Problem to work on:
The complete listing should be restated exactly.

——

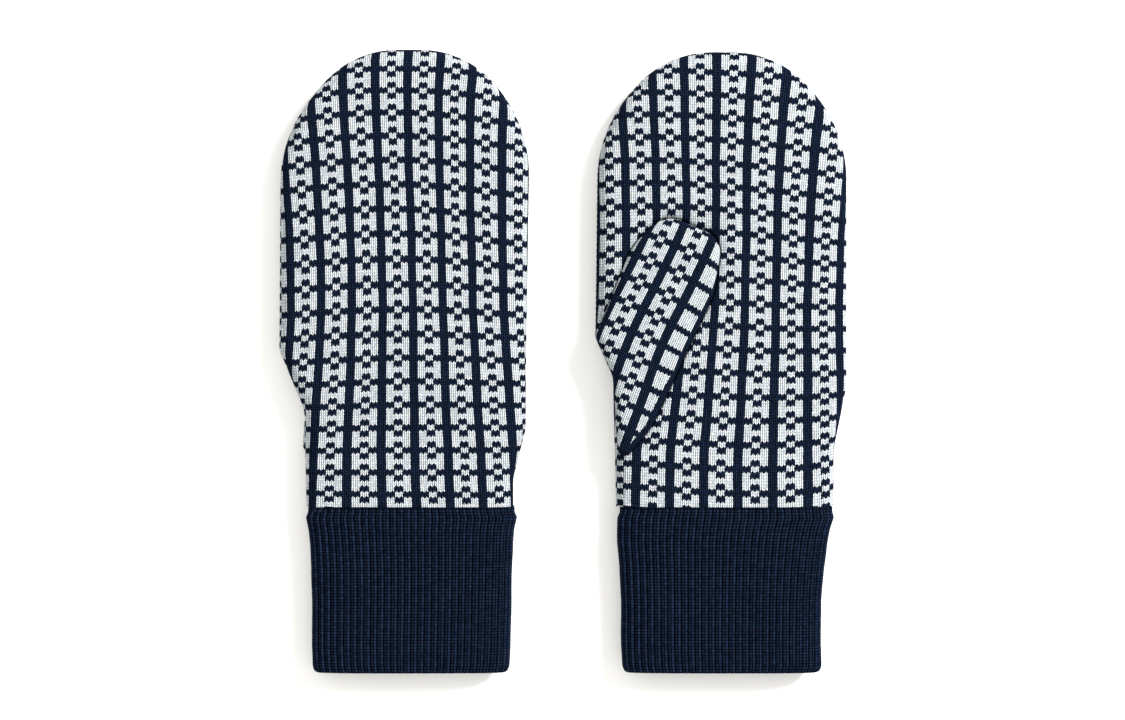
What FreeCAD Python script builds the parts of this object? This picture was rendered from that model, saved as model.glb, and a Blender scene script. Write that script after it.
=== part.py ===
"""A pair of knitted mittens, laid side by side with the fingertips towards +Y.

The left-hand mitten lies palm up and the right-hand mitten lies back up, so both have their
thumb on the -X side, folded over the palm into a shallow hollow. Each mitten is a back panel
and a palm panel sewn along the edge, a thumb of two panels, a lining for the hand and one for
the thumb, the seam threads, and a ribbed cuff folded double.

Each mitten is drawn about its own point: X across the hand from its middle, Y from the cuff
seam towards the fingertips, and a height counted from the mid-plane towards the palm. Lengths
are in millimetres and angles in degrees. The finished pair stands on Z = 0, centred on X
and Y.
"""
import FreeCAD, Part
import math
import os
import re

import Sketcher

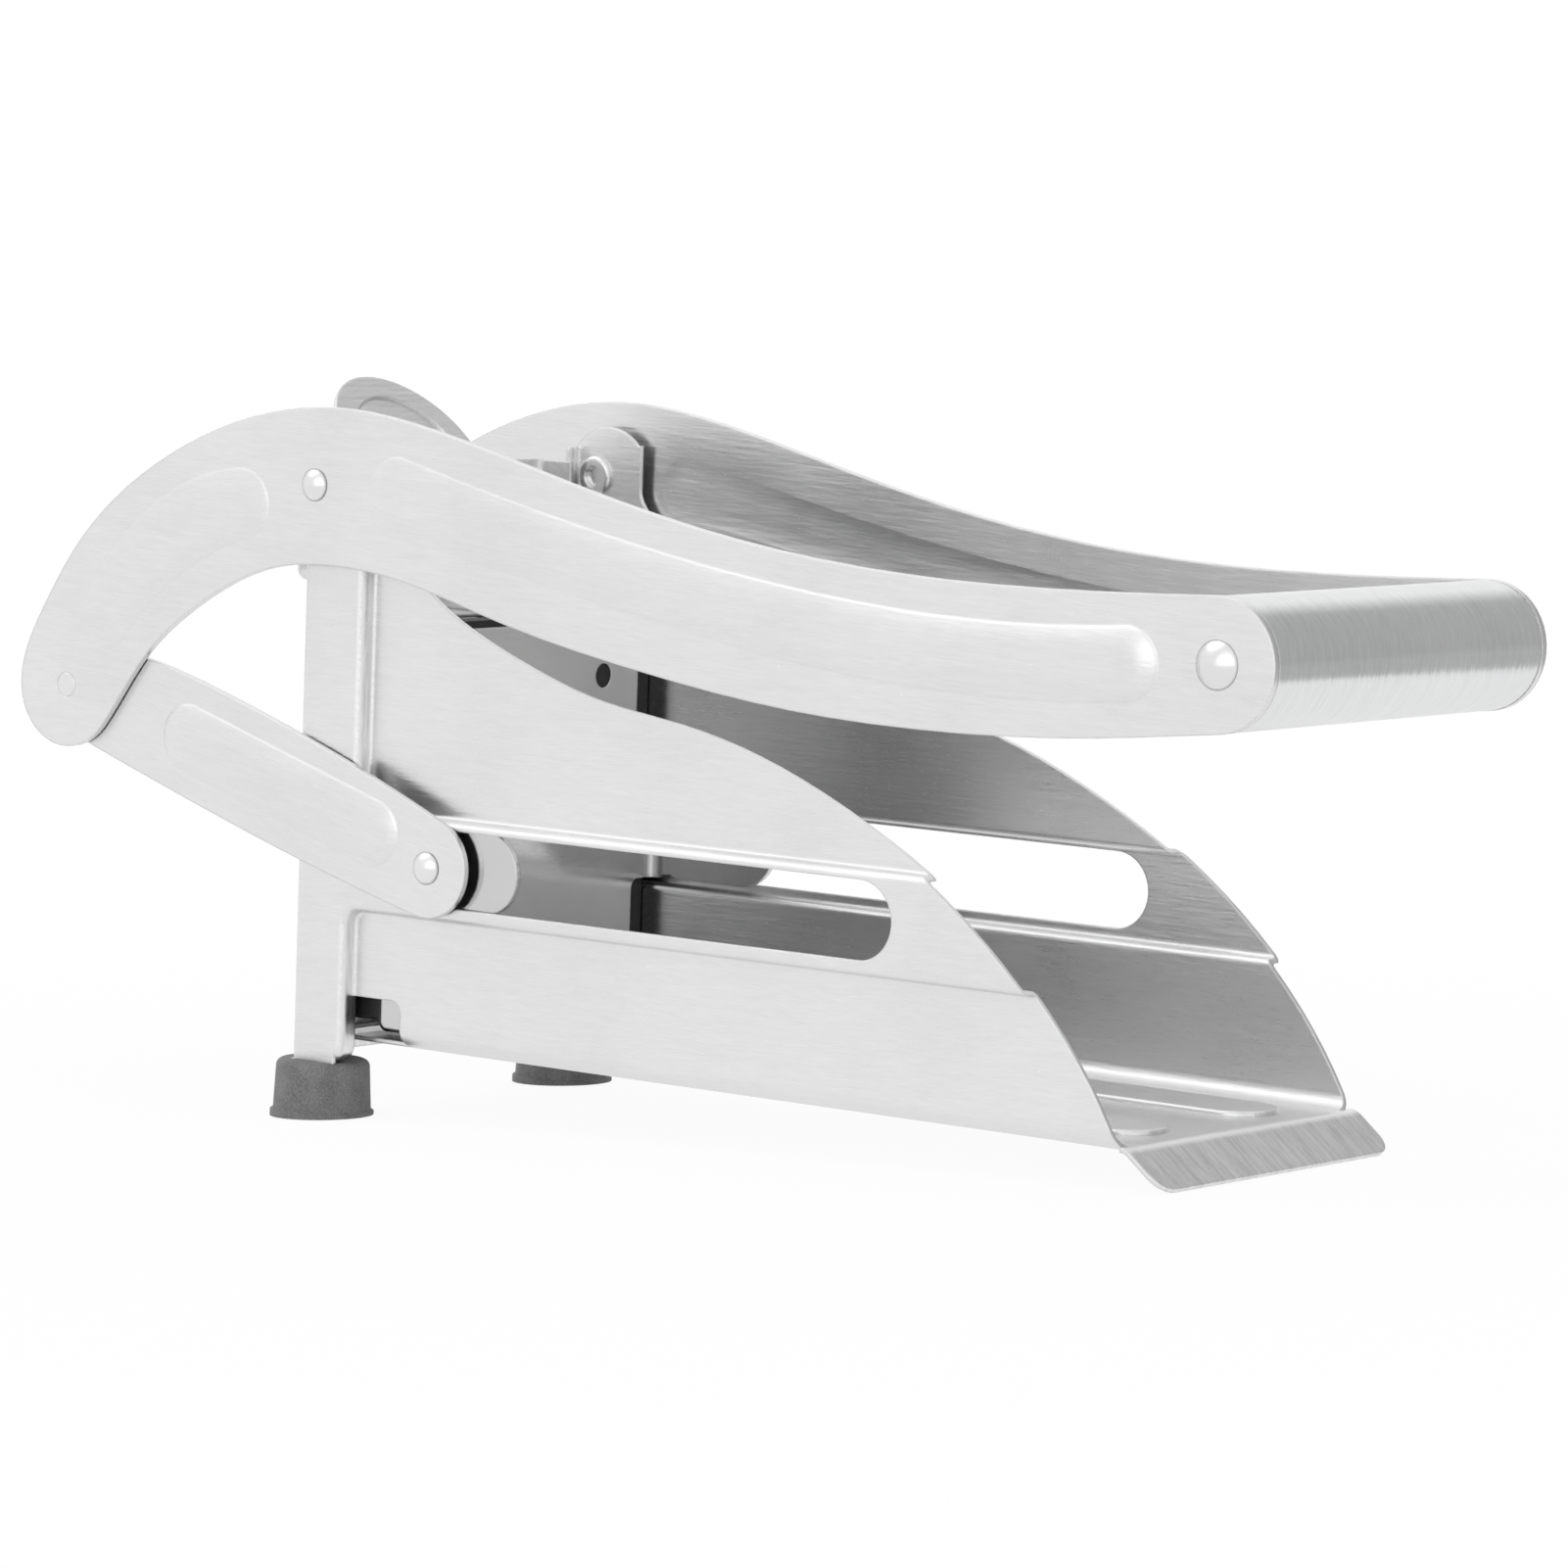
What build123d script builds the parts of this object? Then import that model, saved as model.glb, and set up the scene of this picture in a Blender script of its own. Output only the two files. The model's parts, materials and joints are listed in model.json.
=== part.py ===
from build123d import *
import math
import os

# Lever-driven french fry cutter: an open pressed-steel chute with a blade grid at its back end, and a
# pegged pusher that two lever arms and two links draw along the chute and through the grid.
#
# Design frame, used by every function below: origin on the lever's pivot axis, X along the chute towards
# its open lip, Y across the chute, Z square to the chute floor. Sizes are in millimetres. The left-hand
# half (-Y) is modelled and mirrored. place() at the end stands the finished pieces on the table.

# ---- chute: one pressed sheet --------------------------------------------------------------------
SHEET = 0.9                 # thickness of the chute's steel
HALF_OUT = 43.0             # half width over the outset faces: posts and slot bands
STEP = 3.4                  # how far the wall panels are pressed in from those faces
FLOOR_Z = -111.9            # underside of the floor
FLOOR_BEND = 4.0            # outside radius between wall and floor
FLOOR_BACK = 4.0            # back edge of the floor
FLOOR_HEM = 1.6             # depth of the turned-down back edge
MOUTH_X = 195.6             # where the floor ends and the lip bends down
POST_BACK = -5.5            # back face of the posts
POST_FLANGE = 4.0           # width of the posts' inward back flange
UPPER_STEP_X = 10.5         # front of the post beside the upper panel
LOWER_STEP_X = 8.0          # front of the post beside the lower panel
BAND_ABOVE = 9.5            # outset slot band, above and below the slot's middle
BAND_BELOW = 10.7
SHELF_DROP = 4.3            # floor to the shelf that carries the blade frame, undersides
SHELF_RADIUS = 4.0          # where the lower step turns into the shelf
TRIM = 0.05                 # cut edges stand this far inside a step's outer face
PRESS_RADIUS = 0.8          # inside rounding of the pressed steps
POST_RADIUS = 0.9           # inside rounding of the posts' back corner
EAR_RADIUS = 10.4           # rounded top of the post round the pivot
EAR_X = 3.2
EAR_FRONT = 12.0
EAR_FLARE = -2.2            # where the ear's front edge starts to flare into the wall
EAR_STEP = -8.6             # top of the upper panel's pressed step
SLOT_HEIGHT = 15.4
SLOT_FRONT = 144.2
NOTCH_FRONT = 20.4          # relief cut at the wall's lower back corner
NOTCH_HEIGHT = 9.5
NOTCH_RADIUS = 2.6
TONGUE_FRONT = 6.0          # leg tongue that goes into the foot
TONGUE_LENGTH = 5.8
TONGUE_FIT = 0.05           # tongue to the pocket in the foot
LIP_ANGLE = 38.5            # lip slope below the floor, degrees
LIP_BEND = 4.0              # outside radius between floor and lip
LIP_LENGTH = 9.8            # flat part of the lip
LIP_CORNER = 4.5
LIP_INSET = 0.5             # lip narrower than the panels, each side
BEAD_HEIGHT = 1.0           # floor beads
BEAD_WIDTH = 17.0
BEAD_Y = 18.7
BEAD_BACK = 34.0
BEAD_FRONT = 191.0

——

Completed task:
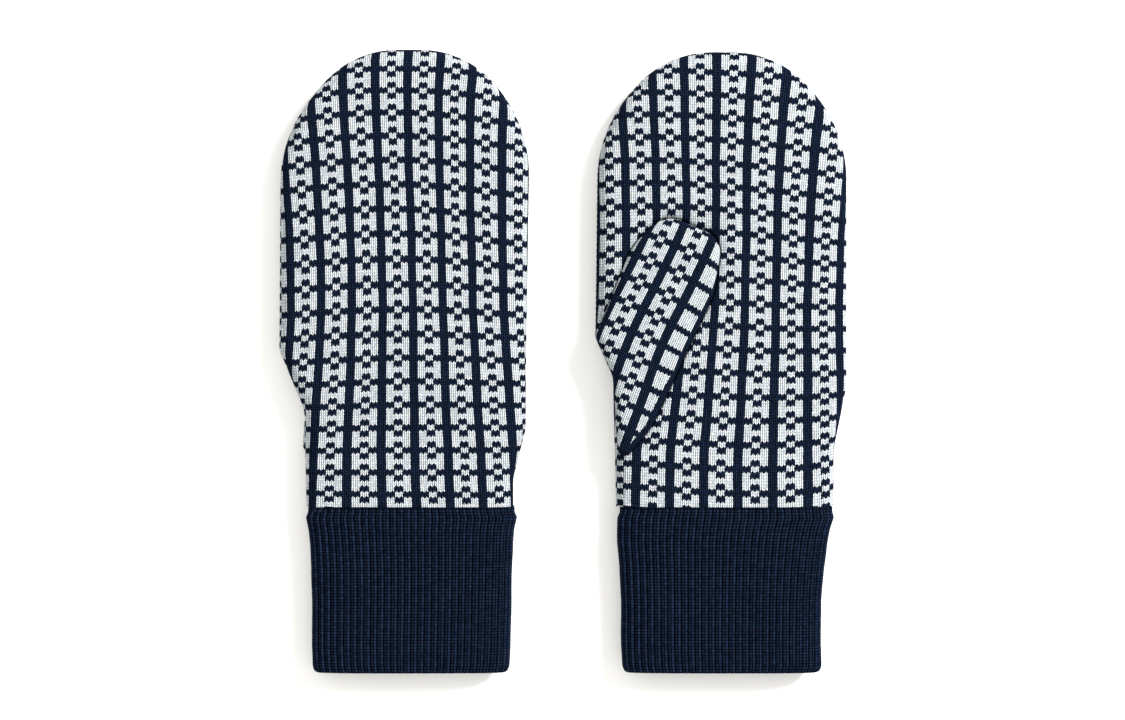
What FreeCAD Python script builds the parts of this object? This picture was rendered from that model, saved as model.glb, and a Blender scene script. Write that script after it.
=== part.py ===
"""A pair of knitted mittens, laid side by side with the fingertips towards +Y.

The left-hand mitten lies palm up and the right-hand mitten lies back up, so both have their
thumb on the -X side, folded over the palm into a shallow hollow. Each mitten is a back panel
and a palm panel sewn along the edge, a thumb of two panels, a lining for the hand and one for
the thumb, the seam threads, and a ribbed cuff folded double.

Each mitten is drawn about its own point: X across the hand from its middle, Y from the cuff
seam towards the fingertips, and a height counted from the mid-plane towards the palm. Lengths
are in millimetres and angles in degrees. The finished pair stands on Z = 0, centred on X
and Y.
"""
import FreeCAD, Part
import math
import os
import re

import Sketcher

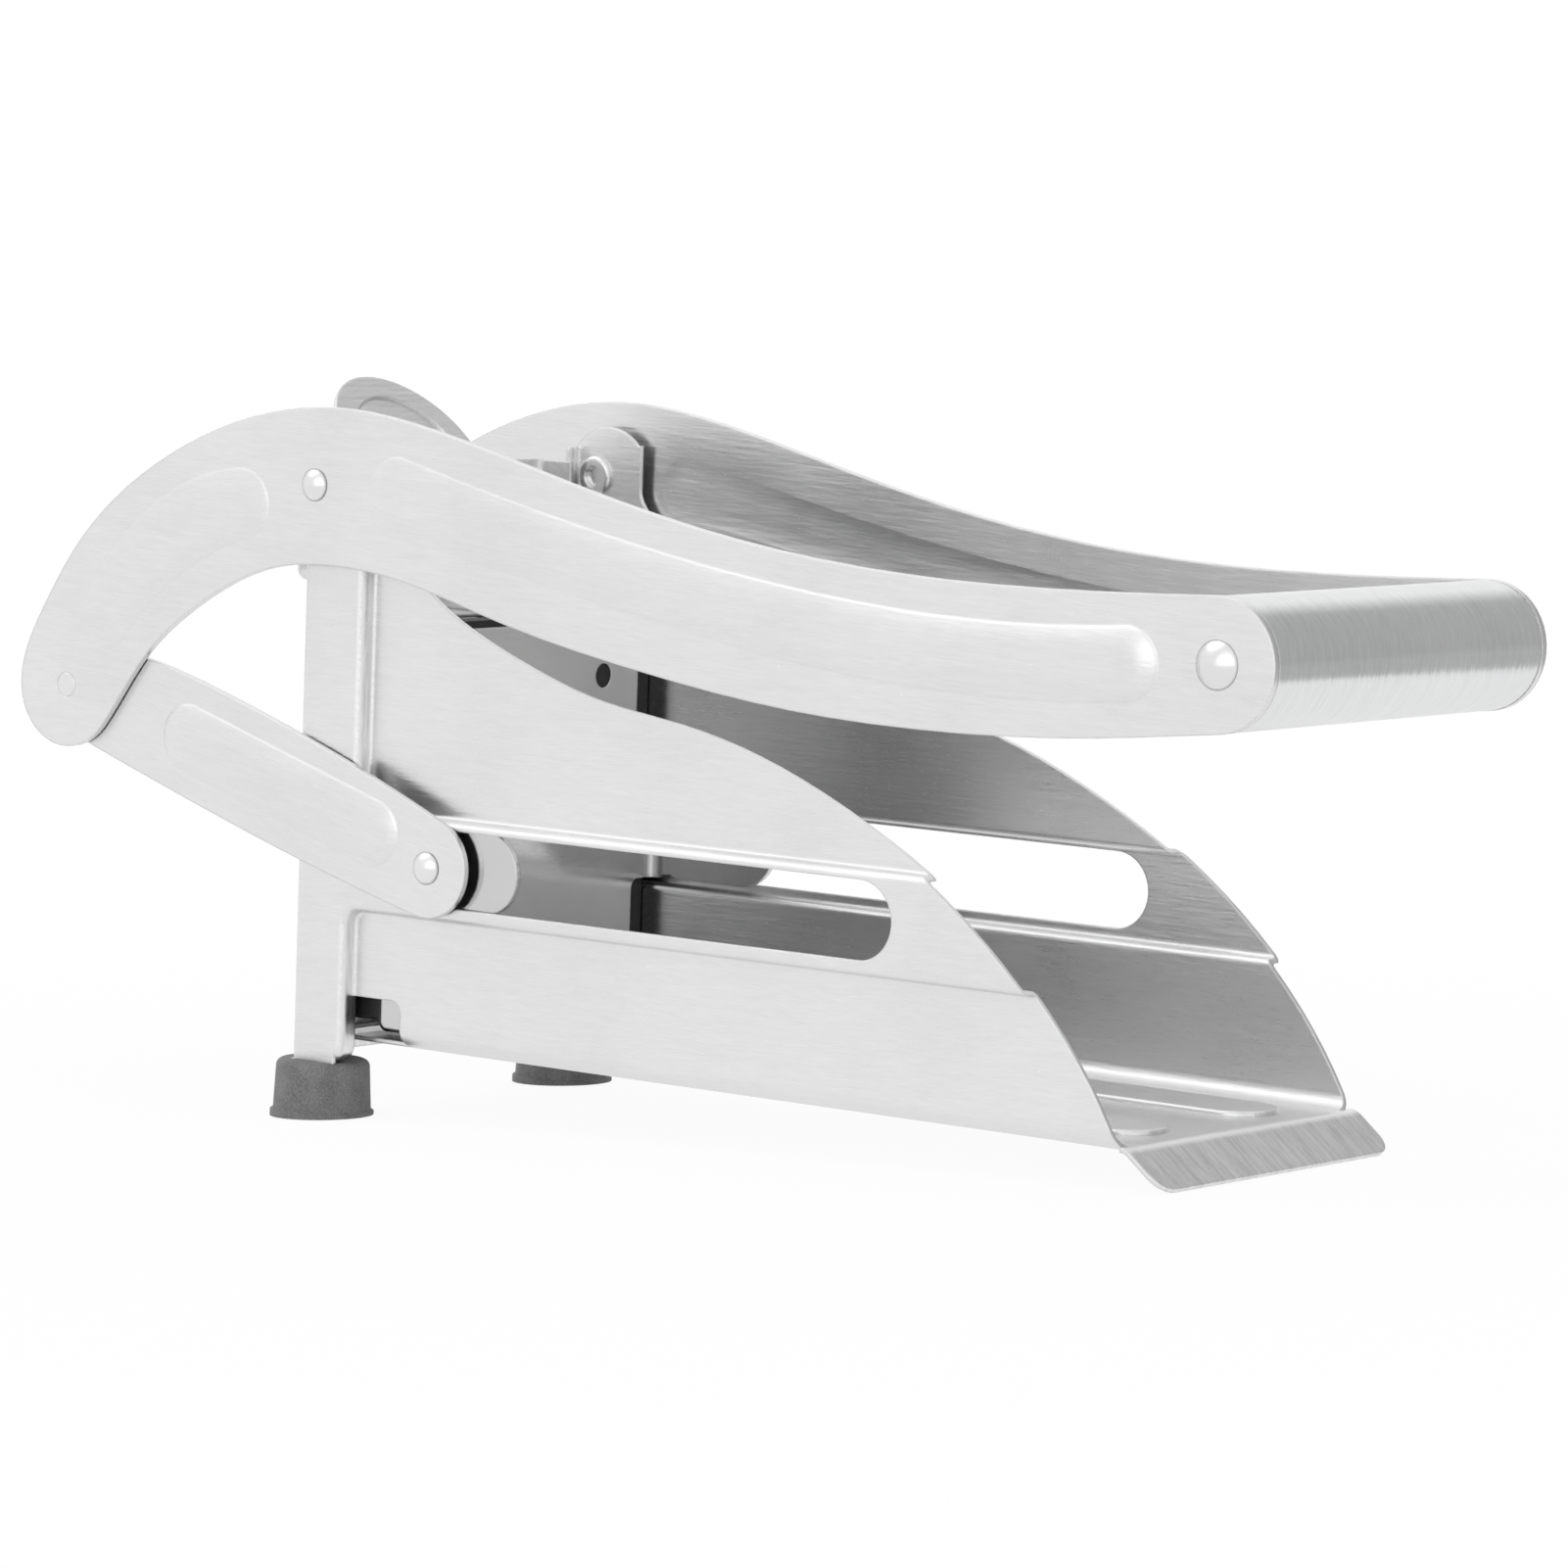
What build123d script builds the parts of this object? Then import that model, saved as model.glb, and set up the scene of this picture in a Blender script of its own. Output only the two files. The model's parts, materials and joints are listed in model.json.
=== part.py ===
from build123d import *
import math
import os

# Lever-driven french fry cutter: an open pressed-steel chute with a blade grid at its back end, and a
# pegged pusher that two lever arms and two links draw along the chute and through the grid.
#
# Design frame, used by every function below: origin on the lever's pivot axis, X along the chute towards
# its open lip, Y across the chute, Z square to the chute floor. Sizes are in millimetres. The left-hand
# half (-Y) is modelled and mirrored. place() at the end stands the finished pieces on the table.

# ---- chute: one pressed sheet --------------------------------------------------------------------
SHEET = 0.9                 # thickness of the chute's steel
HALF_OUT = 43.0             # half width over the outset faces: posts and slot bands
STEP = 3.4                  # how far the wall panels are pressed in from those faces
FLOOR_Z = -111.9            # underside of the floor
FLOOR_BEND = 4.0            # outside radius between wall and floor
FLOOR_BACK = 4.0            # back edge of the floor
FLOOR_HEM = 1.6             # depth of the turned-down back edge
MOUTH_X = 195.6             # where the floor ends and the lip bends down
POST_BACK = -5.5            # back face of the posts
POST_FLANGE = 4.0           # width of the posts' inward back flange
UPPER_STEP_X = 10.5         # front of the post beside the upper panel
LOWER_STEP_X = 8.0          # front of the post beside the lower panel
BAND_ABOVE = 9.5            # outset slot band, above and below the slot's middle
BAND_BELOW = 10.7
SHELF_DROP = 4.3            # floor to the shelf that carries the blade frame, undersides
SHELF_RADIUS = 4.0          # where the lower step turns into the shelf
TRIM = 0.05                 # cut edges stand this far inside a step's outer face
PRESS_RADIUS = 0.8          # inside rounding of the pressed steps
POST_RADIUS = 0.9           # inside rounding of the posts' back corner
EAR_RADIUS = 10.4           # rounded top of the post round the pivot
EAR_X = 3.2
EAR_FRONT = 12.0
EAR_FLARE = -2.2            # where the ear's front edge starts to flare into the wall
EAR_STEP = -8.6             # top of the upper panel's pressed step
SLOT_HEIGHT = 15.4
SLOT_FRONT = 144.2
NOTCH_FRONT = 20.4          # relief cut at the wall's lower back corner
NOTCH_HEIGHT = 9.5
NOTCH_RADIUS = 2.6
TONGUE_FRONT = 6.0          # leg tongue that goes into the foot
TONGUE_LENGTH = 5.8
TONGUE_FIT = 0.05           # tongue to the pocket in the foot
LIP_ANGLE = 38.5            # lip slope below the floor, degrees
LIP_BEND = 4.0              # outside radius between floor and lip
LIP_LENGTH = 9.8            # flat part of the lip
LIP_CORNER = 4.5
LIP_INSET = 0.5             # lip narrower than the panels, each side
BEAD_HEIGHT = 1.0           # floor beads
BEAD_WIDTH = 17.0
BEAD_Y = 18.7
BEAD_BACK = 34.0
BEAD_FRONT = 191.0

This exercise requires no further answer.